See Doc. No. 44 (denying plaintiffs' multiple motions for temporary restraining order and/or preliminary injunctive relief). 2
Defendants' motion seeking an order requiring plaintiff to submit his filings in compliance with the Federal Rules of Civil Procedure is granted. Plaintiff's motion for recusal of the undersigned is without merit and is denied. In ruling a motion or application to recuse, the factual allegations of the affidavit are accepted as true for the purpose of determining whether disqualification is legally warranted. Berger v. United States, 255 U.S. 22 (1921). If it is concluded the allegations, accepted as true, state sufficient grounds for recusal, the motion must be granted. If the allegations of the affidavit do not state legally sufficient grounds, the judge is duty-bound not to recuse. United States v. Diorio, 451 F.2d 21 (2d Cir. 1971); United States v. Anderson, 433 F.2d 856, 860 (8th Cir. 1970). The burden is on the affiant to establish the judge is not qualified to preside over a particular case. To meet that burden of proof, the affiant must set forth specific and sufficient facts to convince a reasonable mind of the judge's personal bias and prejudice. Deal v. Warner, 369 F. Supp. 174 (W.D. Mo. 1973). The affidavit in support must "strictly comply with the statutory requirements before it will effectively disqualify a judge." Id.
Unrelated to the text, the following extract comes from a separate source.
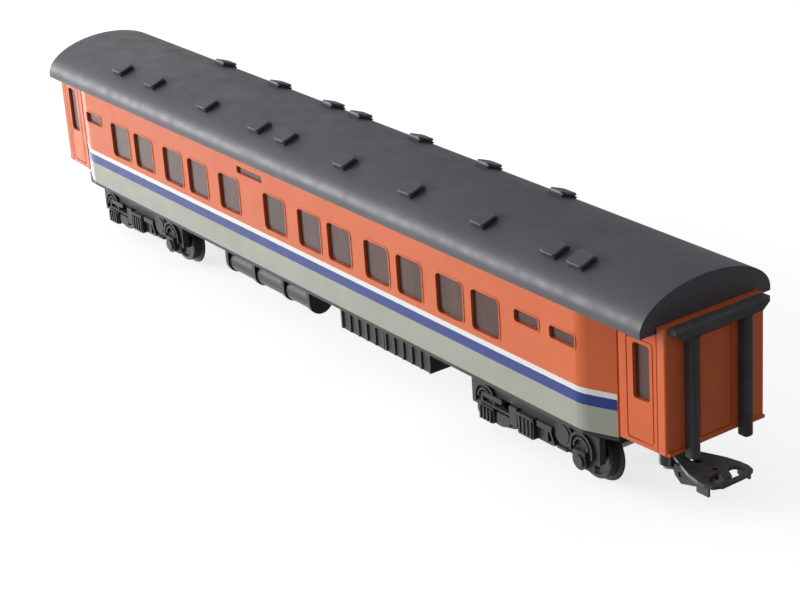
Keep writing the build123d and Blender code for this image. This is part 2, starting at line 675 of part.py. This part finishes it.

See also 28 U.S.C. § 144. Plaintiff has not submitted an affidavit or set forth facts demonstrating a personal bias requiring disqualification under sections 144 or 455 of Title 28, United States Code. To be legally sufficient grounds, the United States Supreme Court has stated: The alleged bias and prejudice to be disqualifying must stem from an extrajudicial source and result in an opinion on the merits on some basis other than what the judge learned from his participation in the case. United States v. Grinnell, 384 U.S. 563, 583 (1966) (emphasis added). Thus, plaintiff's motion is legally insufficient to require disqualification of the undersigned United States Magistrate Judge. IT IS, THEREFORE, ORDERED that plaintiff's motion for recusal is denied.  It is further ORDERED that plaintiff is ordered to submit all filings with this court in accordance with the Federal Rules of Civil Procedure, and is warned that failure to do so may result in his filings being stricken from the record.  It is further ORDERED that plaintiff's motions for appointment of counsel and for hearing are denied without prejudice. [35, 63] It is further 3
ORDERED that plaintiff's motions requesting to clarify his intentions in filing this case and to amend are denied as moot. [33, 40] It is further RECOMMENDED that plaintiff's additional motions seeking a temporary restraining order, emergency order, and preliminary injunction regarding his claims in this case, as well as his recent specific request for transfer be denied. [36, 41, 52, 57, 60, 66] It is further RECOMMENDED that defendants' motion to dismiss be granted and plaintiff's claims dismissed, without prejudice, for failure to exhaust administrative remedies, pursuant to 42 U.S.C. § 1997e.  Under 28 U.S.C. § 636(b)(l), the parties may make specific written exceptions to this recommendation within twenty days. The District Judge will consider only exceptions to the specific proposed findings and recommendations of this report. Exceptions should not include matters outside of the report and recommendation. Other matters should be addressed in a separate pleading for consideration by the Magistrate Judge. The statute provides for exceptions to be filed within ten days of the service of the report and recommendation. The court has extended that time to twenty days, and thus, additional time to file exceptions will not be granted unless there are exceptional circumstances. Failure to make specific written exceptions to this report and recommendation will result in a waiver of the right to appeal. See L.R. 74.1(a)(2). Dated this 4th day of August, 2009, at Jefferson City, Missouri.